Unlocking The What?

So here’s this word Tao. Most translations make out that we’re not supposed to understand or even explain what it means. But Lao Tzu doesn’t actually say that. In fact its meaning in Lao Tzu isn’t esoteric or difficult, merely obscured by common parlance.

Tao means life. But it’s not life as opposed to death, not as an organism, a life-cycle, or someone’s life-story, or life as an abstraction. It’s life as the fundamental liquid of reality, a river whose surface is the continuum of mind.

You may be familiar with the image of Lao Tzu as an ancient Chinese person with white hair and a staff. It now seems likely that Lao Tzu wasn’t Chinese at all. It was a Sanskrit poem the ancient Chinese called the Lao Tzu – meaning “ancient wisdom”.

Most likely this poem was the Bhagavad Gita or one of its pre-cursors. But Lao Tzu is actually no more an ancient text than you are an ancient reader. It’s a text that has co-evolved with mankind for thousands of years from the lost Sanskrit through dozens of Chinese editions and hundreds of translations into European languages.

I wrote one of those myself 20 years ago.
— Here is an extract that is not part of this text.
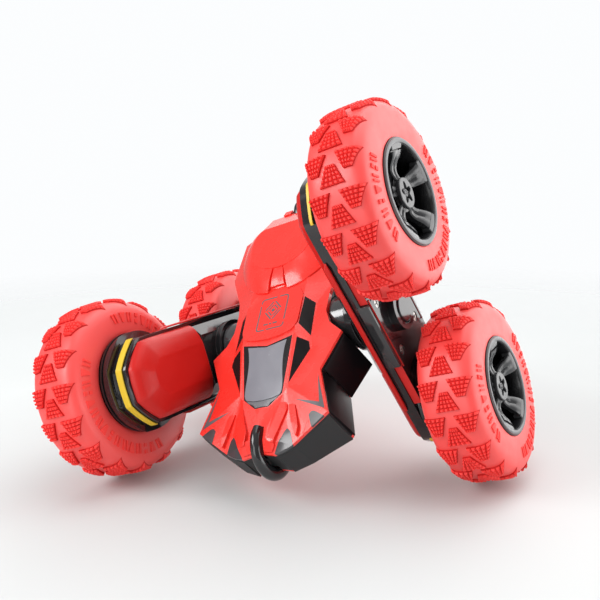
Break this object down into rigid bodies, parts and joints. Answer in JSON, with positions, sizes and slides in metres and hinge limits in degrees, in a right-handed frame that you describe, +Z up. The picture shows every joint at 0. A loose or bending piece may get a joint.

Though they all disagree there’s nothing wrong with the European translations. They’re quite accurate even when they leave us confused. Because what they’re translating is confused.

Respecting all the scholarship that has gone into interpretations of the Chinese Tao, in fact it’s jumbled like a jigsaw. Each pictogram has picked up dozens of different meanings in its journey through millennia of hand-copying and dynastic purges. The translations quite accurately represent the result – which is a puzzle.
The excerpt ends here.